Il vero punto della questione non è se collassi o no la Cina, ma quando, evitando di trovarsi con il classico cerino acceso in mano.

Vanno in questo senso riviste tutte le proiezioni d‘investimento in un paese che potrebbe anche spaccarsi dal suo collasso: il primo pensiero corre al Tibet.

L‘intera regione tibetana rappresenta il sud ovest dell‘attuale territorio cinese.

Dal collasso dell‘attuale idea di Cina vanno ovviamente considerate le ex colonie europee quali Macao e Hong Kong, che potrebbero assurgere al ruolo di città stato come il Principato di Monaco.

Ecco le vere sedi dove potrebbe essere interessante investire sin da oggi, in previsione di un‘evoluzione in senso democratico dell‘intera regione sinica.

Pochi, ad oggi, valutano in forma completa le conseguenze sull’Occidente del collasso cinese.

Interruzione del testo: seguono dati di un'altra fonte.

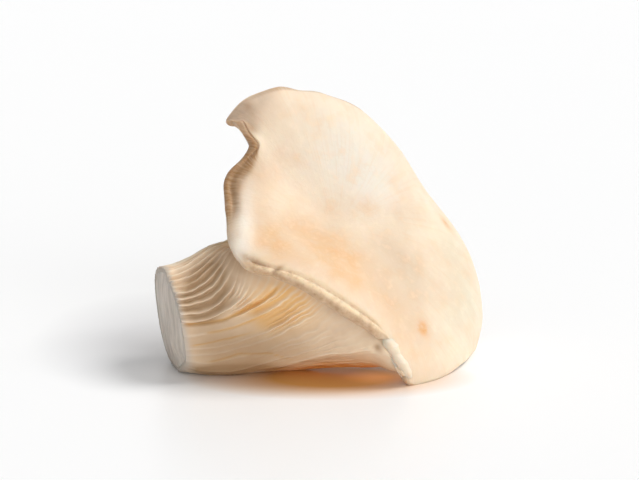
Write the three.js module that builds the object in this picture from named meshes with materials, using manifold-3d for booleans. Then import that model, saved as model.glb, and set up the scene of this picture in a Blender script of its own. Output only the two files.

L‘articolo qui più volte citato si conclude in puro stile di terrorismo ecologico con le parole: catastrofe climatica.

Pregasi apprezzare l‘immagine numero 7 raffigurante i 126 Stati che hanno accettato l‘influenza commerciale cinese attraverso la BRI senza valutare le conseguenze.

L’immagine, come noto è presente nella versione cartacea della tesi di laurea.